Assim, isótopos estáveis são aqueles que ocorrem de forma comum na natureza, em contraste com os isótopos radioativos, que são instáveis e se transformam ao longo do tempo a partir de um processo conhecido como decaimento radioativo.

“Desde o início dos anos 1980, análises de isótopos estáveis são utilizadas para a compreensão de dietas humanas do passado”, indica Fernanda. Esses estudos foram fundamentais, por exemplo, para o entendimento da transição da caça e coleta para a agricultura em populações pré-colombianas da América Central e do Norte.

Hoje são aplicadas para a análise de padrões alimentares de populações nas mais diversas regiões do mundo.

“O sucesso do método está relacionado, entre outros, ao fato de que os valores isotópicos obtidos em ossos preservados apontam qual foi a média da dieta consumida pelo indivíduo nos últimos 7-10 anos de vida. Assim, tendem a oferecer uma visão mais realista de longo prazo dos hábitos alimentares”, explica a pesquisadora.

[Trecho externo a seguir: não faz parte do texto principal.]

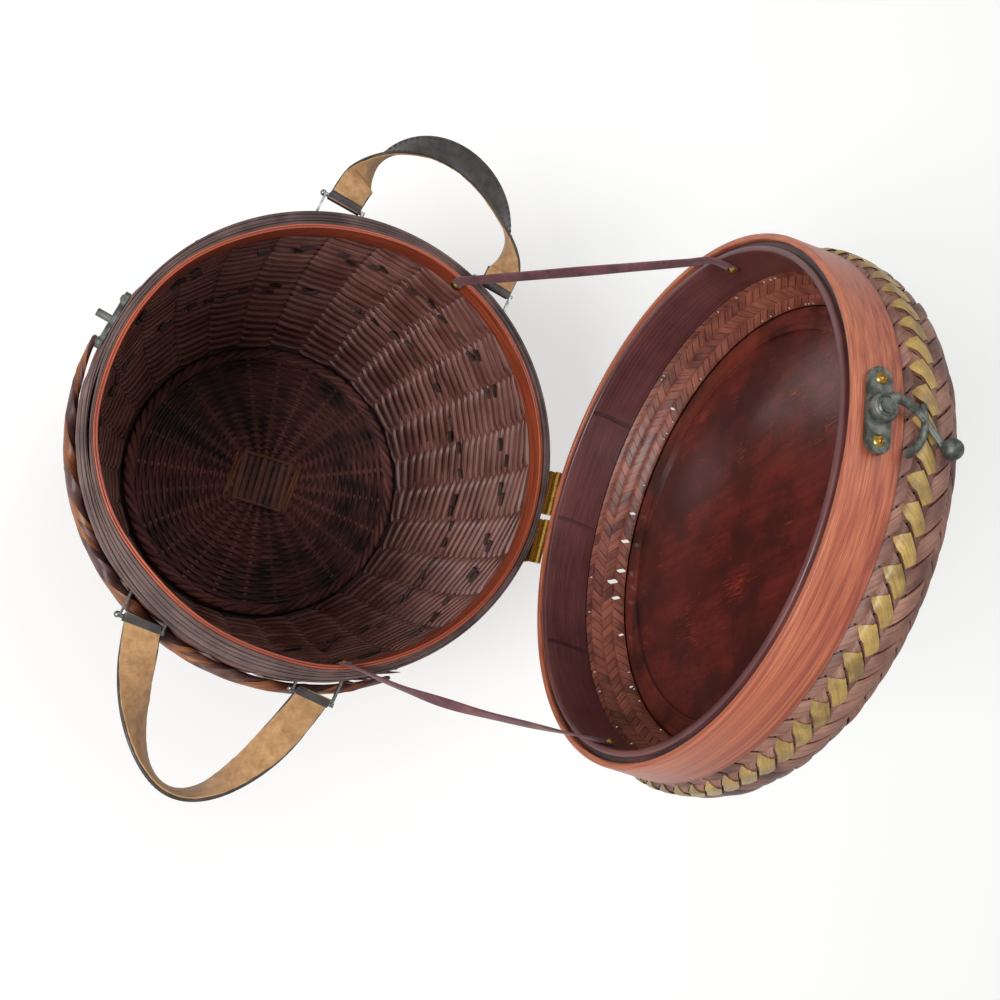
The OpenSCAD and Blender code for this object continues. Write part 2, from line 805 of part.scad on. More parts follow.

No trabalho em questão foram analisados pela primeira vez os valores isotópicos das dietas de indivíduos sepultados em sítios arqueológicos do Vale do Taquari, bem como os valores isotópicos de diferentes espécies de animais que integraram a dieta daqueles grupos, buscando reconstruir a cadeia trófica local, ou seja, a cadeia alimentar.

Os sítios em que foram retiradas as amostras se localizam nos municípios de Marques de Souza, Pouso Novo, Muçum e Cruzeiro do Sul, e, no passado, entre 600 e 200 anos atrás, foram ocupados por povos Guarani.

As análises foram processadas no Departamento de Geociências da Universidade do Arizona, nos Estados Unidos, obtendo-se os valores dos isótopos de nitrogênio-15 (?15N) e do carbono-13 (?13C), do colágeno (?13Cco) e da apatita (?13Cap) e de oxigênio-18 (?18O).

Foram analisadas 23 amostras, entre elas, quatro materiais de Homo sapiens retirados de sepultamentos humanos em urnas funerárias: dois dentes, uma mandíbula inferior e um osso longo, bem como ossos de 11 animais diferentes recuperados durante as escavações dos sítios arqueológicos.

Conclusões da pesquisa 

Os resultados demonstraram que esses povos possuíam uma dieta considerada mista, com prevalência de carbono 3 (C3) e carbono 4 (C4). Os valores humanos, quando comparados com a cadeia trófica local (os animais consumidos pelos humanos), refletem a ingestão de proteínas C3 e C4, com uma significativa ingestão de carboidratos baseados em C4.

“Considerando o contexto cultural, a ingestão de carboidratos C4 deve corresponder ao consumo de milho, um cultivo que apresenta importante valor econômico e simbólico para os povos Guarani antigos e atuais. As proteínas C4 parecem corresponder, em maior medida, ao consumo de peixes e, em menor fração, à ingestão de milho, visto que os grãos possuem entre 8 e 11% de proteínas”, interpreta a pesquisadora Fernanda.

“As proteínas C3, por sua vez, correspondem ao consumo da cadeia trófica local analisada, composta por animais como o veado-campeiro, ratão-do-banhado, tatu-galinha, gambás, lontras, porcos-do-mato, tartarugas, entre outros”. As espécies de animais analisadas são típicas da floresta subtropical, semidecidual e chuvosa da região, e constituem uma fração importante da fauna consumida pelos Guarani. Todas elas apresentam um padrão fotossintético C3, tanto nas proteínas como nos lipídios e carboidratos, com exceção dos peixes siluriformes, que possuem valores mistos.

“Em linhas gerais, este trabalho colocou o Vale do Taquari no ‘mapa’ da ecologia isotópica aplicada aos estudos arqueológicos e deixou evidente a necessidade de ampliar as  amostras analisadas, a fim de avançar na reconstrução tanto das dietas humanas como das cadeias tróficas nas quais as sociedades estavam incluídas”, detalha a pesquisadora, indicando pesquisas futuras que devem ser realizadas.

Futuramente será possível integrar os resultados locais ao panorama geral de resultados do comportamento dietário dos Guarani ao longo de sua distribuição geográfica, bem como será possível obter um melhor entendimento da ecologia isotópica das áreas tropicais do sudeste da América do Sul.